(Extracted records)
+===+

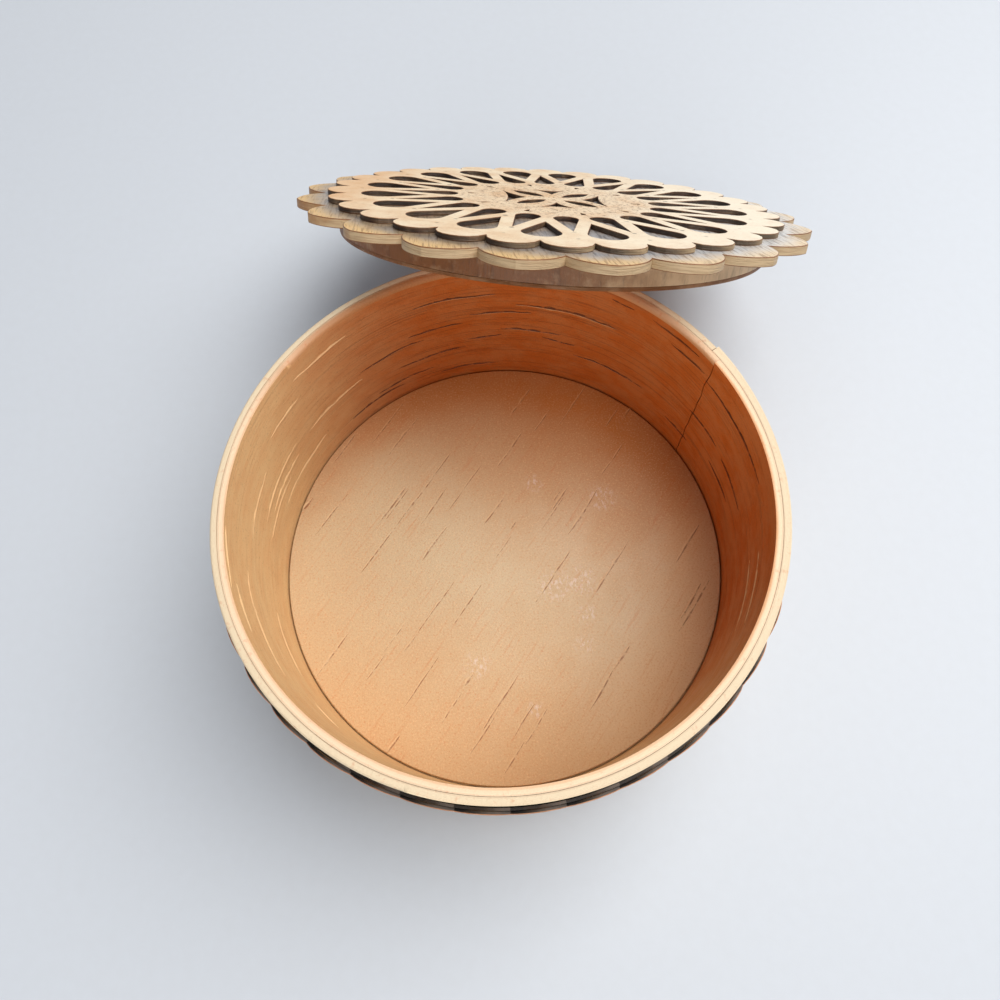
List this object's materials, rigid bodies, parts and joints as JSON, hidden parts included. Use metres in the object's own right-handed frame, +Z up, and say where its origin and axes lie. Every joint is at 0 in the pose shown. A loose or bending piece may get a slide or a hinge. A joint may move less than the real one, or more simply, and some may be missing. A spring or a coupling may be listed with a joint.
{
  "type": "birch bark box",
  "caption": "Round birch bark box with a carved scalloped lid leaning open against the back of its rim, and a carved band round its wall.",
  "frame": {"origin": "centre of the box's flat base, on the surface it stands on", "axes": "+Z up along the box's axis, -Y towards the front, with the lid leaning on the rim at the back"},
  "size_m": [0.126, 0.1687, 0.0714],
  "materials": {
    "lining_bark": "satin bark with dark pores",
    "pale_bark": "sanded bark edge",
    "base_bark": "satin bark",
    "board_wood": "planed wood",
    "floor_bark": "satin bark with dark pores",
    "dark_bark": "stained bark",
    "carved_bark": "matt bark with cut edges",
    "plate_bark": "satin bark"
  },
  "bodies": {
    "box": {"wall_lining": "lining_bark", "wall_wrap": "pale_bark", "base_facing": "base_bark", "floor_board": "board_wood", "floor_lining": "floor_bark", "band_backing": "dark_bark", "carved_band": "carved_bark"},
    "lid": {"lid_plate": "plate_bark", "lid_rosette": "carved_bark", "plug_core": "board_wood", "plug_hoop": "dark_bark", "plug_lining": "floor_bark"}
  },
  "joints": [
    {"name": "lid_lift", "type": "slide", "parent": "box", "child": "lid", "axis": [0, 0, 1], "range_m": [0, 0.06]}
  ]
}
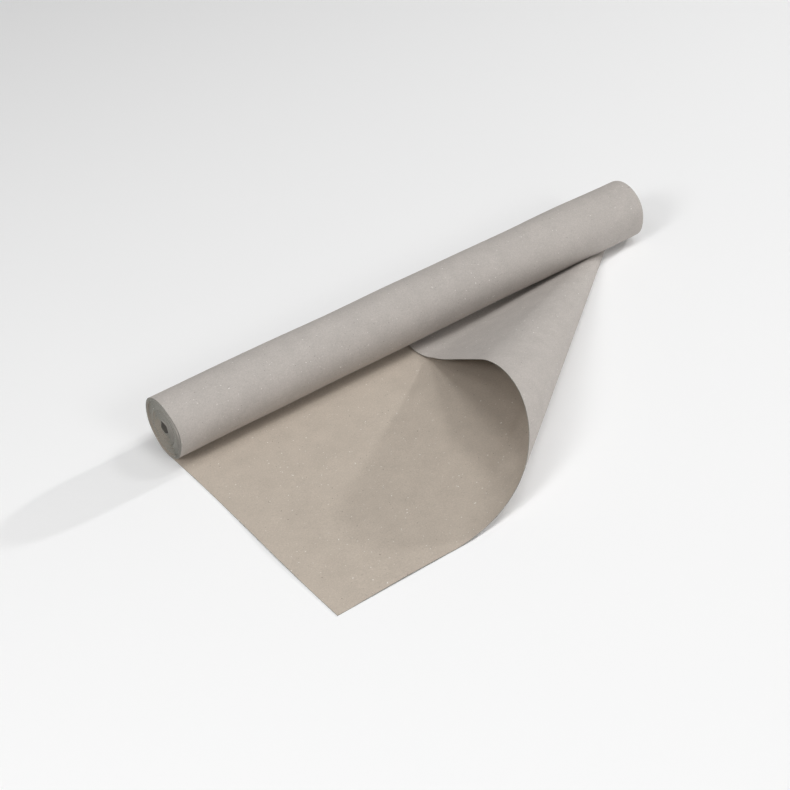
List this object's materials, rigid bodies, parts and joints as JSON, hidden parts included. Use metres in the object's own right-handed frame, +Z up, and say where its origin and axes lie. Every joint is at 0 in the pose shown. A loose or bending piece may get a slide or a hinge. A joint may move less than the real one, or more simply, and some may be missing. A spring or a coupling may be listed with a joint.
{
  "type": "roll of roofing felt",
  "caption": "Roll of plain grey-brown roofing felt lying on its side, with its tail rolled out flat and one corner folded back in a soft curl.",
  "frame": {"origin": "middle of the roll's bore", "axes": "+X along the bore towards the end with the folded corner, -Y from the roll towards the tail's front edge, +Z up"},
  "size_m": [1, 0.5249, 0.1238],
  "materials": {
    "felt": "matte, fibrous"
  },
  "bodies": {
    "root": {"felt_roll": "felt"}
  },
  "joints": []
}
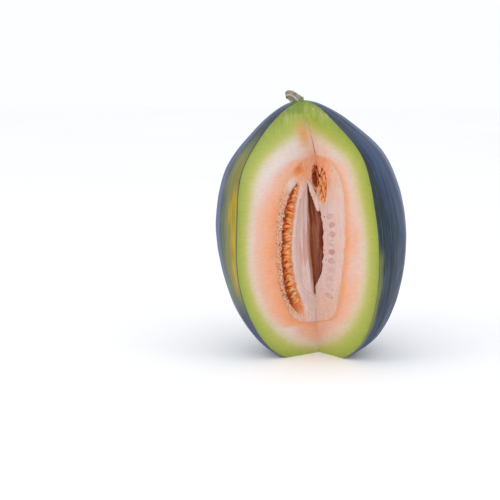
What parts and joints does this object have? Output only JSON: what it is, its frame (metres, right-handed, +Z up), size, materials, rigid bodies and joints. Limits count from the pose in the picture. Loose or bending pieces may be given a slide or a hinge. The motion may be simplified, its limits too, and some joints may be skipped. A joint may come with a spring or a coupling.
{
  "type": "melon",
  "caption": "Ripe dark-skinned melon standing on its blossom end, with a quarter cut out that shows green-edged salmon flesh, seeds and the hollow core.",
  "frame": {"origin": "centre of the flat spot on the blossom end that the melon stands on", "axes": "+Z up, along the fruit from blossom end to stem to within its lean of 5.5 degrees towards -X; the cut quarter opens towards -Y"},
  "size_m": [0.1843, 0.1588, 0.2618],
  "materials": {
    "rind_and_flesh": null,
    "rind": "smooth waxy skin, dark blue-green with fine lengthwise streaks, satin with a bluish bloom",
    "flesh": "moist cut flesh, green under the rind, cream, then salmon towards the core",
    "pulp": "wet fibrous pulp around the hollow, pale pink to orange, glossy",
    "seed": "flat drop-shaped seeds in wet orange sacs, glossy",
    "stem": "dried, ribbed, grey-brown and matt, green where it leaves the crown"
  },
  "bodies": {
    "root": {"melon_body": "rind_and_flesh", "seed_left_01": "seed", "seed_left_02": "seed", "seed_left_03": "seed", "seed_left_04": "seed", "seed_left_05": "seed", "seed_left_06": "seed", "seed_left_07": "seed", "seed_left_08": "seed", "seed_left_09": "seed", "seed_left_10": "seed", "seed_left_11": "seed", "seed_left_12": "seed", "seed_left_13": "seed", "seed_left_14": "seed", "seed_left_15": "seed", "seed_left_16": "seed", "seed_left_17": "seed", "seed_left_18": "seed", "seed_right_01": "seed", "seed_right_02": "seed", "seed_right_03": "seed", "seed_right_04": "seed", "seed_right_05": "seed", "seed_right_06": "seed", "seed_right_07": "seed", "seed_right_08": "seed", "seed_right_09": "seed", "seed_right_10": "seed", "seed_pocket_01": "seed", "seed_pocket_02": "seed", "seed_pocket_03": "seed", "seed_pocket_04": "seed", "seed_pocket_05": "seed", "stem": "stem"}
  },
  "joints": []
}
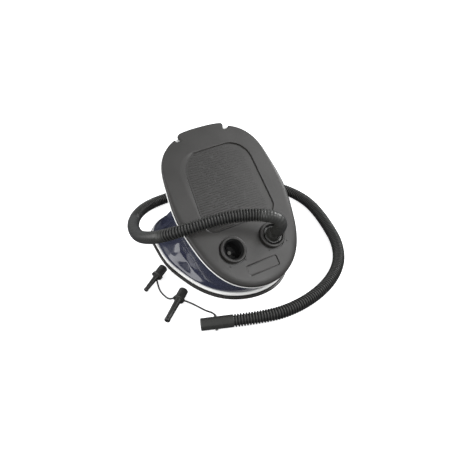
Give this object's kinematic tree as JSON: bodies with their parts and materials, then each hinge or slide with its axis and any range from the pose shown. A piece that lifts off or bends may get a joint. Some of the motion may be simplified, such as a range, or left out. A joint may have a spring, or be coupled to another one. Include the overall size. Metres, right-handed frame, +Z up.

+===+

> _Exercise brief_: Reproduce the data shown above exactly.

> _Answer for this exercise_:
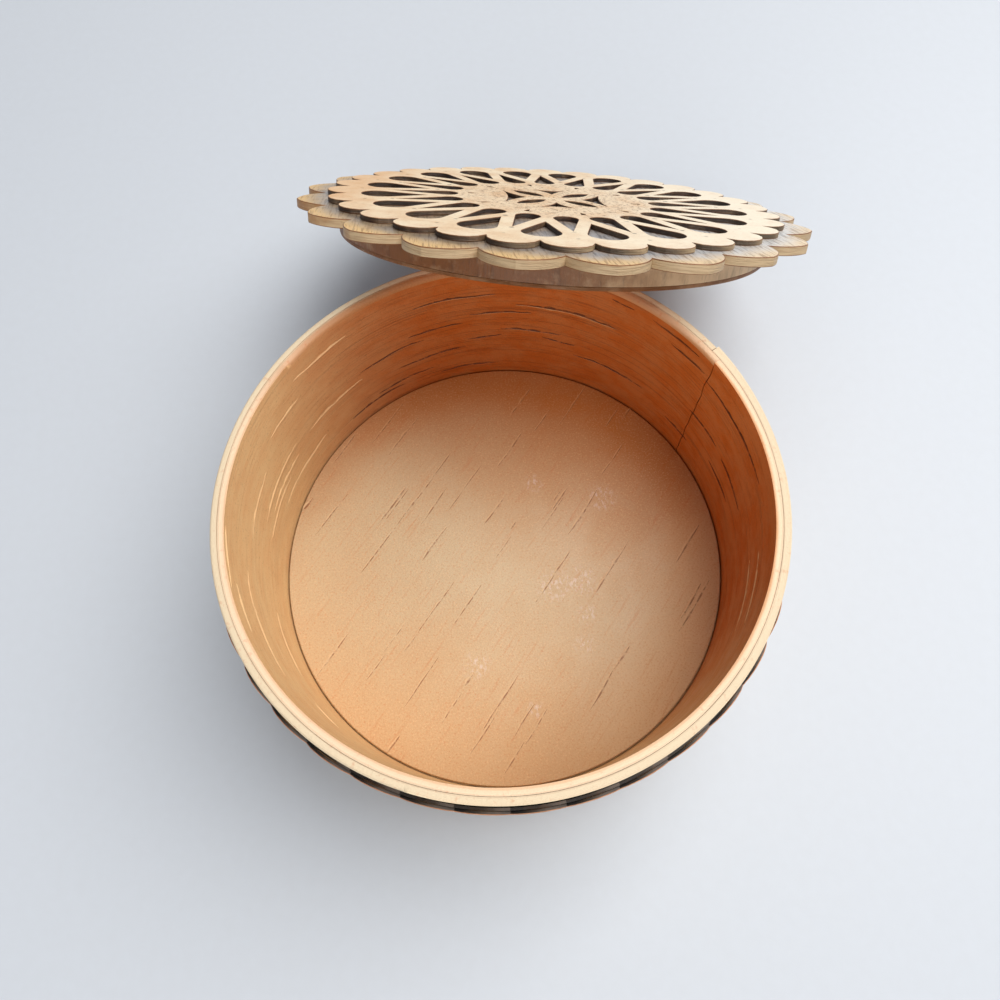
List this object's materials, rigid bodies, parts and joints as JSON, hidden parts included. Use metres in the object's own right-handed frame, +Z up, and say where its origin and axes lie. Every joint is at 0 in the pose shown. A loose or bending piece may get a slide or a hinge. A joint may move less than the real one, or more simply, and some may be missing. A spring or a coupling may be listed with a joint.
{
  "type": "birch bark box",
  "caption": "Round birch bark box with a carved scalloped lid leaning open against the back of its rim, and a carved band round its wall.",
  "frame": {"origin": "centre of the box's flat base, on the surface it stands on", "axes": "+Z up along the box's axis, -Y towards the front, with the lid leaning on the rim at the back"},
  "size_m": [0.126, 0.1687, 0.0714],
  "materials": {
    "lining_bark": "satin bark with dark pores",
    "pale_bark": "sanded bark edge",
    "base_bark": "satin bark",
    "board_wood": "planed wood",
    "floor_bark": "satin bark with dark pores",
    "dark_bark": "stained bark",
    "carved_bark": "matt bark with cut edges",
    "plate_bark": "satin bark"
  },
  "bodies": {
    "box": {"wall_lining": "lining_bark", "wall_wrap": "pale_bark", "base_facing": "base_bark", "floor_board": "board_wood", "floor_lining": "floor_bark", "band_backing": "dark_bark", "carved_band": "carved_bark"},
    "lid": {"lid_plate": "plate_bark", "lid_rosette": "carved_bark", "plug_core": "board_wood", "plug_hoop": "dark_bark", "plug_lining": "floor_bark"}
  },
  "joints": [
    {"name": "lid_lift", "type": "slide", "parent": "box", "child": "lid", "axis": [0, 0, 1], "range_m": [0, 0.06]}
  ]
}
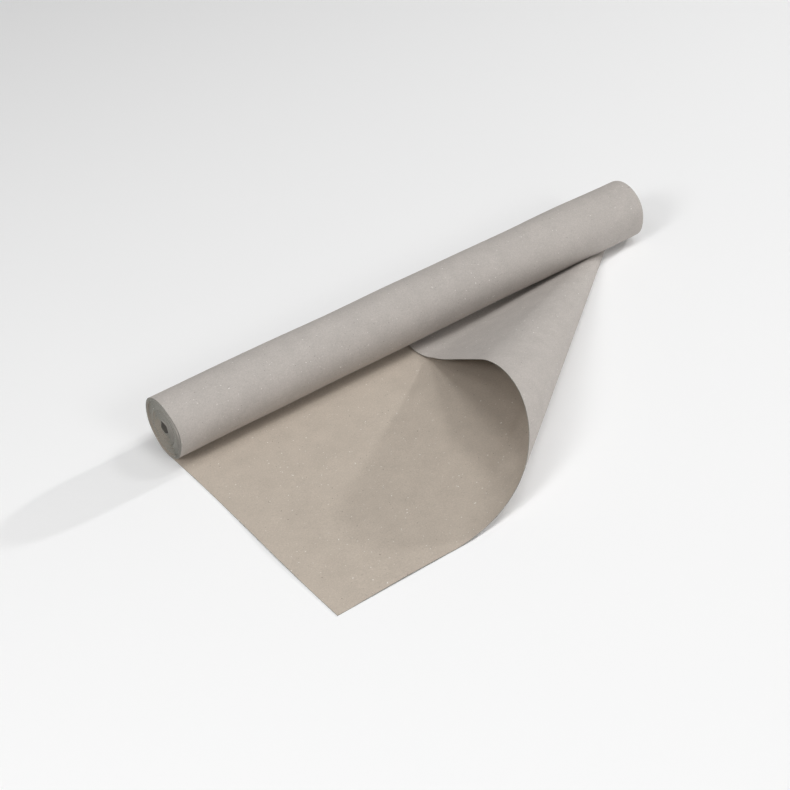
List this object's materials, rigid bodies, parts and joints as JSON, hidden parts included. Use metres in the object's own right-handed frame, +Z up, and say where its origin and axes lie. Every joint is at 0 in the pose shown. A loose or bending piece may get a slide or a hinge. A joint may move less than the real one, or more simply, and some may be missing. A spring or a coupling may be listed with a joint.
{
  "type": "roll of roofing felt",
  "caption": "Roll of plain grey-brown roofing felt lying on its side, with its tail rolled out flat and one corner folded back in a soft curl.",
  "frame": {"origin": "middle of the roll's bore", "axes": "+X along the bore towards the end with the folded corner, -Y from the roll towards the tail's front edge, +Z up"},
  "size_m": [1, 0.5249, 0.1238],
  "materials": {
    "felt": "matte, fibrous"
  },
  "bodies": {
    "root": {"felt_roll": "felt"}
  },
  "joints": []
}
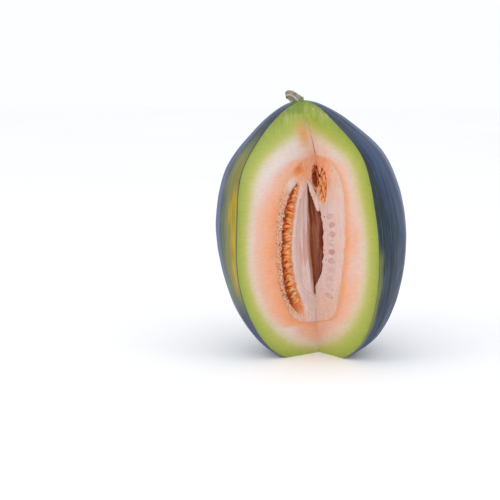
What parts and joints does this object have? Output only JSON: what it is, its frame (metres, right-handed, +Z up), size, materials, rigid bodies and joints. Limits count from the pose in the picture. Loose or bending pieces may be given a slide or a hinge. The motion may be simplified, its limits too, and some joints may be skipped. A joint may come with a spring or a coupling.
{
  "type": "melon",
  "caption": "Ripe dark-skinned melon standing on its blossom end, with a quarter cut out that shows green-edged salmon flesh, seeds and the hollow core.",
  "frame": {"origin": "centre of the flat spot on the blossom end that the melon stands on", "axes": "+Z up, along the fruit from blossom end to stem to within its lean of 5.5 degrees towards -X; the cut quarter opens towards -Y"},
  "size_m": [0.1843, 0.1588, 0.2618],
  "materials": {
    "rind_and_flesh": null,
    "rind": "smooth waxy skin, dark blue-green with fine lengthwise streaks, satin with a bluish bloom",
    "flesh": "moist cut flesh, green under the rind, cream, then salmon towards the core",
    "pulp": "wet fibrous pulp around the hollow, pale pink to orange, glossy",
    "seed": "flat drop-shaped seeds in wet orange sacs, glossy",
    "stem": "dried, ribbed, grey-brown and matt, green where it leaves the crown"
  },
  "bodies": {
    "root": {"melon_body": "rind_and_flesh", "seed_left_01": "seed", "seed_left_02": "seed", "seed_left_03": "seed", "seed_left_04": "seed", "seed_left_05": "seed", "seed_left_06": "seed", "seed_left_07": "seed", "seed_left_08": "seed", "seed_left_09": "seed", "seed_left_10": "seed", "seed_left_11": "seed", "seed_left_12": "seed", "seed_left_13": "seed", "seed_left_14": "seed", "seed_left_15": "seed", "seed_left_16": "seed", "seed_left_17": "seed", "seed_left_18": "seed", "seed_right_01": "seed", "seed_right_02": "seed", "seed_right_03": "seed", "seed_right_04": "seed", "seed_right_05": "seed", "seed_right_06": "seed", "seed_right_07": "seed", "seed_right_08": "seed", "seed_right_09": "seed", "seed_right_10": "seed", "seed_pocket_01": "seed", "seed_pocket_02": "seed", "seed_pocket_03": "seed", "seed_pocket_04": "seed", "seed_pocket_05": "seed", "stem": "stem"}
  },
  "joints": []
}
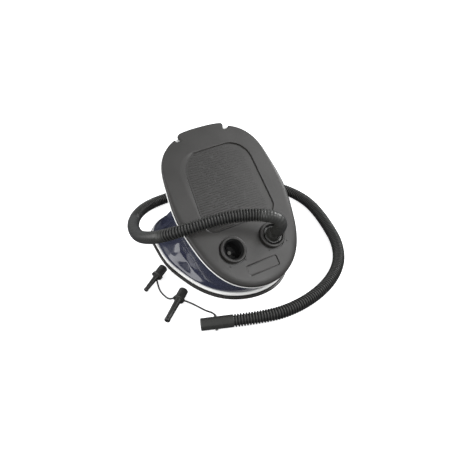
Give this object's kinematic tree as JSON: bodies with their parts and materials, then each hinge or slide with its axis and any range from the pose shown. A piece that lifts off or bends may get a joint. Some of the motion may be simplified, such as a range, or left out. A joint may have a spring, or be coupled to another one. Include the overall size. Metres, right-handed frame, +Z up.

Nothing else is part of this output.